# Surf Prediction



## HoustonKid (Dec 29, 2005)

Any thoughts on what the surf will look like the next 3 days? Will we get a north wind being on the back side of Ida????


----------



## GregO (Aug 18, 2005)

It looks good today. I'm tempted to give it a try. The waves are not too big, but not sure on the water clarity. With the westerly factor in the winds, it will be a bit dirtier, but hard to tell how much. Not sure about Tues or Wed. Thurs and Fri have potential, with the winds returning from the Southeast.


----------



## 1fisher77316 (Oct 30, 2004)

HoustonKid said:


> Any thoughts on what the surf will look like the next 3 days? Will we get a north wind being on the back side of Ida????
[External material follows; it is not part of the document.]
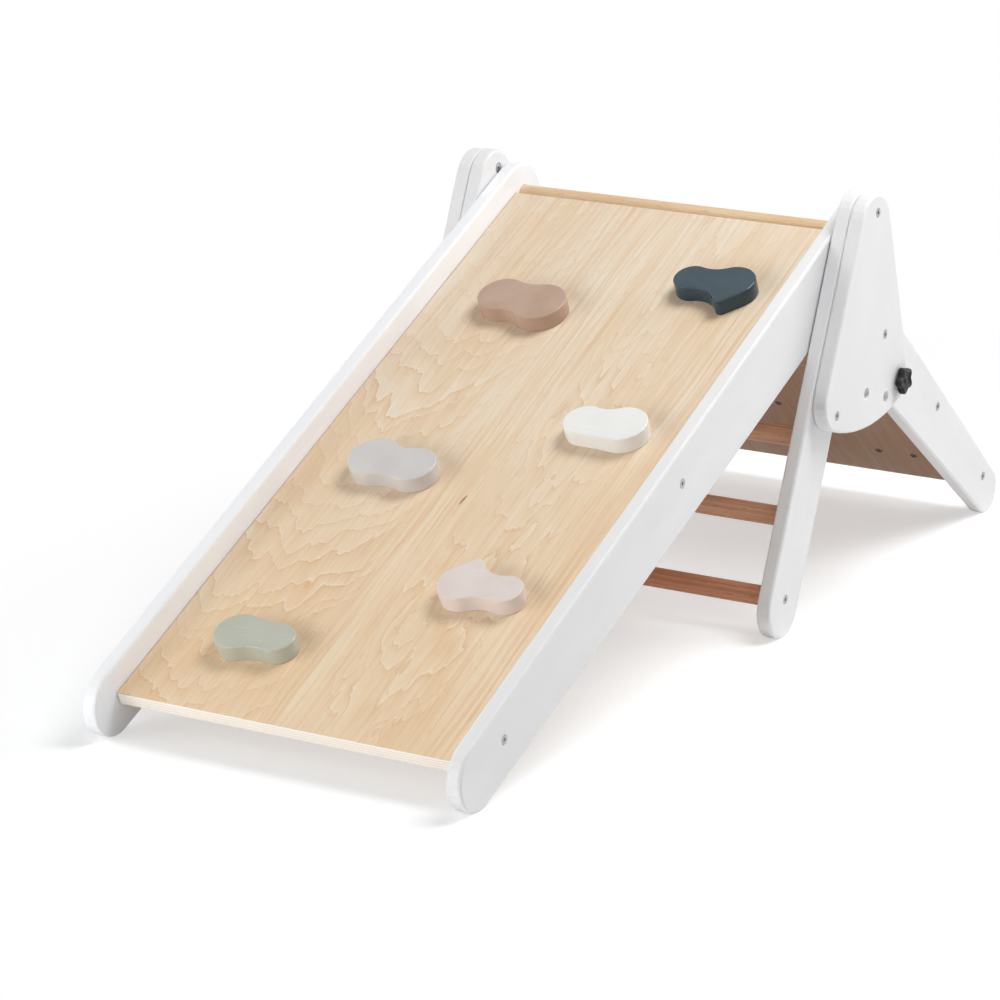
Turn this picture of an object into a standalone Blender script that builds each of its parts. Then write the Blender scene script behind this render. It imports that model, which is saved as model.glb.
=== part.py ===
"""Folding climbing triangle with a climbing ramp hooked on its top rung.

The object stands on the floor at z = 0 with the ramp's foot towards -Y and the rear frame's feet
towards +Y.  X runs across it.  Lengths are in metres and the side view is drawn in (y, z).
"""

import math

import bmesh
import bpy
from mathutils import Vector

for old in list(bpy.data.objects):
    bpy.data.objects.remove(old, do_unlink=True)

# Boards and the layers they lie in, from the middle outwards
BOARD = 0.018                 # thickness of every painted board
PLY = 0.016                   # thickness of the plywood panels
RAMP_WIDTH = 0.480            # over the outer faces of the ramp's rails
RAMP_PLAY = 0.0015            # between a rail and the leg beside it
FIT = 0.0003                  # between pieces that touch
EDGE_ROUND = 0.003            # round-over on every board
PLY_EDGE = 0.0008             # broken edge on the plywood
FOOT_FLAT = 0.010             # width of the flat under every foot

# Ramp
RAIL_PAST_HOOK = 0.0692       # from the top rung to the centre of the rail's round head
RAIL_FOOT_R = 0.0395
RAIL_HEAD_R = 0.0495
PANEL_DROP = 0.030            # from the rail's upper edge down to the panel
PANEL_START = 0.004           # from the rail's foot centre to the panel's lower end
PANEL_SHORT = 0.006           # from the panel's upper end to the rail's head centre
PANEL_SCREW_LOW = 0.052       # from the panel's lower end to its first screws
PANEL_SCREW_HIGH = 0.039      # from the panel's upper end to its last screws
HEAD_DOWEL_PAST = 0.0095      # from the rail's head centre on to the dowel
HEAD_DOWEL_OFF = -0.0045
HEAD_DOWEL_SOCKET = 0.010     # depth of the dowel's sockets in the rails

# Front frame
RAMP_REACH = 0.6605           # from the ramp's foot centre to the front legs' foot centre
LEG_LEAN = math.radians(24.1)  # of the leg's straight front edge, from upright
LEG_LENGTH = 0.463            # between the centres of the leg's round ends
LEG_FOOT_R = 0.0375
LEG_HEAD_R = 0.0375
RUNG_R = 0.012
LOWER_RUNGS = 4
RUNG_FIRST = 0.0095           # from the leg's foot centre up to the lowest rung
RUNG_BELOW_BOLT = 0.031       # from the fan plate's lower bolt down to the third rung
TOP_RUNG_BELOW = 0.075        # from the leg's head centre down to the top rung
RUNG_SOCKET = 0.010           # depth of a rung's sockets in the legs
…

As the others said "great today" but the wind switched to the West this evening and it's pretty dirty right now according to a friend in Galveston.
Tight lines


----------



## HoustonKid (Dec 29, 2005)

I went and hammered them. See report here.








Surf Report - Bull Reds and Limits of Trout


Hit the west end of the Seawall at 6:45 am. Water was almost calm with a few big waves but far from rough. Water color was terrible. Not chocolate milk but not far from it. I did however smack the Bull Reds. Hooked up with 4 on the trout rod throwing croakers. I landed 3 of them with one...




www.2coolfishing.com


----------



## mccain (Oct 20, 2006)

i told myself i was done surf fishing for the year but it's lookin kinda good


----------



## EDSpecial (Jun 16, 2020)

How are the roads? Access to San Luis via SS?


----------



## mccain (Oct 20, 2006)

should be ok. i went down yesterday to pointe west and all the roads to the beach that i saw were passable. didnt go to the pass itself though. the morning was beautiful but it was a skipjack and small shark fest


----------



## Saltwater Addiction (Sep 2, 2009)

Went Sunday around mid-day to SS, mostly skips and sharks but caught two 17" and one 22" trout. I usually don't fish the surf after August but had to give it a go it looked so pretty.


----------



## Nino10 (10 mo ago)

i told myself i was done surf fishing for the year but it's lookin kinda good


----------